Both versions became heavily visible through licensing, not just with Garden State and the M&Ms ad, but in commercials for Target, Ask.com and Kaiser Permanente. The Postal Service’s rendition was used in a 2004 episode of Veronica Mars and became the initial theme/promo song for nighttime soap Grey’s Anatomy (also appearing on the show’s first soundtrack collection). There was a minor controversy when Apple employed the “Such Great Heights” video directors to essentially recreate the visuals for an iMac campaign and not just a little irony when UPS used the song (by a band named the Postal Service) to soundtrack a high-profile series of ads.
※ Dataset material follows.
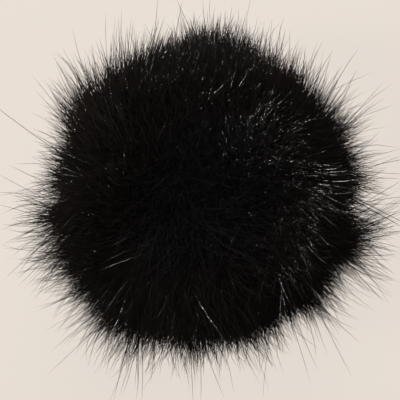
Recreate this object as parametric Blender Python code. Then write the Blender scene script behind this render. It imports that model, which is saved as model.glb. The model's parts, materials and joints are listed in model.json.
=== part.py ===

Nine years later, the continuing popularity of “Such Great Heights” helped Give Up reach platinum status in the U.S., becoming only the second-ever Sub Pop album to achieve that designation (Nirvana’s Bleach being the first). In fact, the slow-and-steady success of “Such Great Heights,” the Postal Service and Give Up provided Gibbar, Tamborello and Lewis to do a major 10th anniversary tour in 2013, accompanied by a deluxe reissue that included – among other goodies – Iron & Wine’s beloved version of “Such Great Heights” on the bonus disc.

In the year since the Postal Service’s big debut, the duo’s most famous song has been celebrated as one of the most enduring musical treasures from the ’00s. It’s been embraced by movies and brands, TV shows and fans – of indie rock, of mainstream pop, of electronic music, of effervescent love songs.

“I think ‘Such Great Heights’ is the first time I’ve ever written a positive love song,” Gibbard told Rolling Stone, “where it’s a song about being in love and how it’s rad, rather than having your heart broken.”